Some women worry they’ll never find a man who will understand and be okay with vulvodynia, while others worry their current relationship will end. There a million other worries sandwiched between these two ends of the spectrum, and none of them feel good. For any woman with pelvic pain, worry and anxiety are troublemakers. They create a fight-or-flight response in the body, which increases the heart rate, muscle tension, and the production of certain hormones. None of these side effects help the healing process, and in fact, they primarily prevent the healing process. So learning to release worry and anxiety is of paramount importance for anyone dealing with pelvic pain disorders.

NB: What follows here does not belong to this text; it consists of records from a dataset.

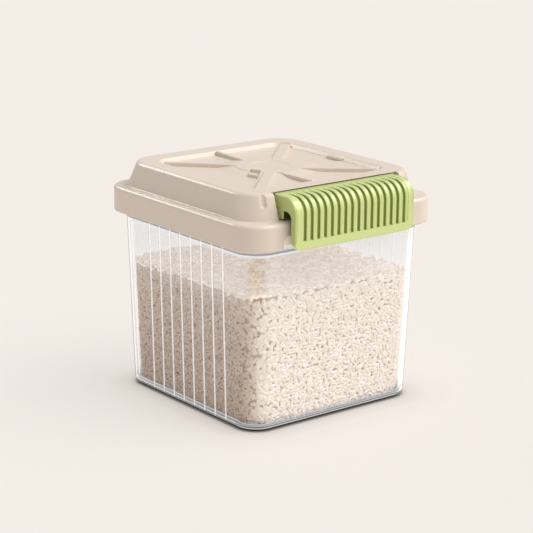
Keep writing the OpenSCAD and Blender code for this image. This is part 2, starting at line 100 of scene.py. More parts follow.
def finishMesh():
    bpy.ops.mesh.select_mode(type="FACE")
    bpy.ops.mesh.select_all(action="SELECT")
    bpy.ops.mesh.normals_make_consistent(inside=False)
    bpy.ops.object.mode_set(mode="OBJECT")


def addModifier(piece, kind, settings):
    # puts one modifier on the piece and applies it
    hold(piece)
    bpy.ops.object.modifier_add(type=kind)
    change = piece.modifiers[-1]
    for key, value in settings.items():
        setattr(change, key, value)
    bpy.ops.object.modifier_apply(modifier=change.name)


def combine(piece, tools, how):
    for tool in tools:
        addModifier(piece, "BOOLEAN", {"operation": how, "solver": "EXACT", "object": tool})
        bpy.data.objects.remove(tool)


def softEdges(piece, width, steps=2, angle=30):
    addModifier(piece, "BEVEL", {"width": width, "segments": steps, "limit_method": "ANGLE",
                                 "angle_limit": math.radians(angle), "use_clamp_overlap": True})


def smooth(piece, angle=35):
    # edges sharper than the angle stay sharp
    hold(piece)
    bpy.ops.object.shade_smooth_by_angle(angle=math.radians(angle))
    addModifier(piece, "WEIGHTED_NORMAL", {"keep_sharp": True, "weight": 100})


def named(piece, name):
    piece.name = name
    piece.data.name = name
    return piece


def join(pieces, name):
    letGo()
    for piece in pieces:
        piece.select_set(True)
    bpy.context.view_layer.objects.active = pieces[0]
    bpy.ops.object.join()
    return named(pieces[0], name)


def copyOf(piece, shift=(0, 0, 0), mirror=False):
    # a copy with its own mesh, moved or mirrored left to right
    hold(piece)
    bpy.ops.object.duplicate(linked=False)
    twin = bpy.context.object
    if mirror:
        twin.scale.x = -1
    twin.location = shift
    settle(twin)
    if mirror:
        bpy.ops.object.mode_set(mode="EDIT")
        finishMesh()
    return twin


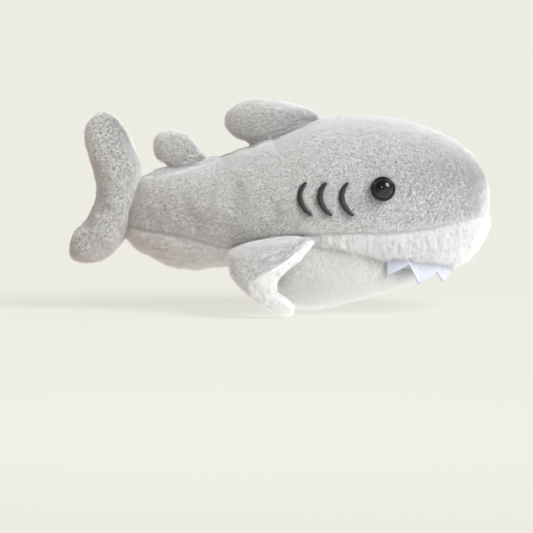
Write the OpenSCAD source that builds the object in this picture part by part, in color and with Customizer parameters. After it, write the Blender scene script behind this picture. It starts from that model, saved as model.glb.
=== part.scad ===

Of course, releasing worry is much easier said than done. As a life coach, I spend most of my time working with clients on negative emotions such as worry, anxiety, fear, doubt, sadness, depression, hopelessness, and panic. The first step to figuring out what to do with these emotions sounds very simple: you must notice you are feeling a negative emotion. It is not nearly as easy as you might think. For example, how many of us have lashed out angrily at a spouse only to realize later he was innocent of all accusations? PMS, anyone?
It is difficult to feel okay in a relationship with another person when you are not okay in your relationship with yourself. Recognizing the emotions you are feeling as you work through ill health and taking responsibility for them is the key to maintaining and creating good relationships. Your spouses or significant other cannot know what you are feeling or thinking. He cannot fix your emotional, physical, or mental state. That is your job, and in fact, your priority.
For example, if your deepest fear is your husband will leave you, you will feel intense worry and anxiety every time you think about this fear. Not realizing you are in this emotional state, you might find yourself snapping at him, feeling irritated with him, crying effusively in his presence, withholding yourself from him, nagging him, and wishing he would just understand, help out more, or change in whatever way you desire. As a result of this, you might spend most of your time with him acting very unpleasantly, creating a feeling of distance between the two of you. He might pull away instinctively to protect his own emotional state, which only feeds your original fear that he will leave. Though this may be the furthest thing from his mind, it is the only thing on yours. By not recognizing your own emotional state and discovering the real issue underneath it, you actually end up moving toward the very thing you fear – the loss of your husband.
If you can identify your feeling and recognize your own anxiety or fear, you are on your way to changing how you react. Knowing you are feeling this way, even if you don’t know why, will help you step back from it and not get caught up in it. You will recognize the irritation inside you when your spouse comes home and says hello. You will see that he simply said hello, and that your irritation comes from your own emotional state. Were you feeling happy, his hello would be perfectly fine and not irritating at all.
This is the first step toward creating harmony within a relationship even during difficult situations. Take responsibility for your own emotions, recognize them, and notice them. Become aware of the multitude of emotions you are feeling right now on a day-to-day basis, and take some time to sit quietly and jot them down. Let yourself sit with these emotions as you write, and describe them to yourself in your notebook. What do they feel like inside you? Do you notice them settling somewhere within your body? Often, this exercise is enough to dispel and release negative emotion, leaving you with enough clarity to see your spouse for who he is. Without your emotion clouding your vision, your relationship will feel much simpler and more straightforward. From this place, you can have calm, clean discussions and connect with each other on a deeper level.